En d’autres termes – et contrairement à l’idée populaire qui prédomine – l’homme préhistorique « ne se contentait pas de chasser et de trouver un endroit où dormir », déclare Efrati lundi au Times of Israël.

Cette étude a été menée en collaboration avec la docteure Flavia Venditti de l’université de Tubingen, en Allemagne, et avec la docteure Stella Nunziante Cesaro de l’université Sapienza à Rome, en Italie, et elle entre dans le cadre d’une recherche collaborative en cours.
Revadim, qui se trouve à 40 kilomètres au sud de Tel Aviv, aux abords du kibboutz Revadim, dans la plaine côtière du sud, est un site qui remonte à entre 300 000 et 500 000 années et les vestiges qui y ont été trouvés semblent remonter à la période de la fin de la culture acheuléenne au Levant, selon l’article. Le site était naturellement riche et il a été un lieu d’implantation prisé par les êtres humains pendant longtemps.

Comme base de leur enquête en laboratoire sur leur hypothèse d’objets « à double patine », l’équipe de chercheurs a sélectionné un échantillonnage de 49 objets qui se distinguaient « par deux cycles de vie ». La patine est l’altération chimique qui survient avec le temps et dans certaines conditions environnementales et chimiques à la surface d’un certain nombre de matériaux, souligne l’article. La double patine traduit deux périodes de préservation – qui se révèlent dans le développement de patines différentes.

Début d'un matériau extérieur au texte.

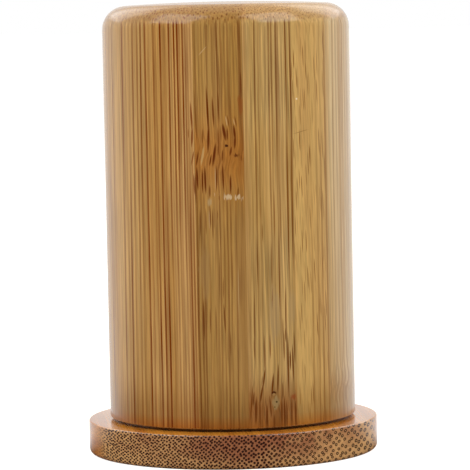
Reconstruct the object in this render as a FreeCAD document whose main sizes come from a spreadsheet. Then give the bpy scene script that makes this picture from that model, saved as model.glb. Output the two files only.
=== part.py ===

« L’étude actuelle porte sur un échantillon de 49 ‘vieux’ objets patinés qui ont servi de base pour fabriquer de ‘nouveaux’ outils. Ce sont des objets qui montrent donc une ‘vieille’ surface patinée émiettée avec une retouche nouvelle, minimale et spécifique, qui dévoile la surface du nouveau silex qui se trouve dessous », écrivent les auteurs.
Selon Efrati, dans la mesure où la fabrication d’outils était déterminante dans leur vie et pour répondre à leurs besoins, les hommes préhistoriques savaient très bien quand un morceau de silex avait déjà été utilisé en se basant sur sa forme et sur les « cicatrices » laissées sur le silex par le travail. Ces objets étaient créés en érodant une masse de pierre. Les outils réutilisés, pour leur part, n’étaient que légèrement retravaillés, préservant les usures visibles de l’objet original.
« En regardant ces ‘cicatrices’ d’usure en plus de la patine – cela nous raconte toute une histoire. Si nous, les spécialistes, sommes parvenus à les voir, aucun doute que les hommes et les femmes préhistoriques savaient également les reconnaître parce que c’était leur vie », continue Efrati. « Vous saviez que quelqu’un avait fabriqué cet objet, qu’il était là avant vous et vous vouliez le préserver visuellement tout en l’utilisant encore », poursuit-elle.

Mais la question reste : pourquoi récupérer et légèrement modifier ces vieux outils pour les réutiliser ?
Selon Barkai qui s’est exprimé dans un communiqué de presse de l’université de Tel Aviv, « plus nous étudions les premiers êtres humains, plus nous apprenons à les apprécier, à apprécier leur intelligence et leurs capacités. De plus, nous découvrons qu’ils ne sont pas aussi différents de nous que nous pourrions le penser. Cette étude suggère que les collectionneurs et l’envie de collectionner pourrait être aussi vieille que l’humanité. Tout comme nous, nos ancêtres attachaient une grande importance aux objets anciens, ils les préservaient comme objets de mémoire – un lien avec des mondes plus anciens et des lieux importants ».
Ou, comme le dit Efrati plus simplement, « il y a peut-être quelque chose de l’ordre du sentimental là-dedans ».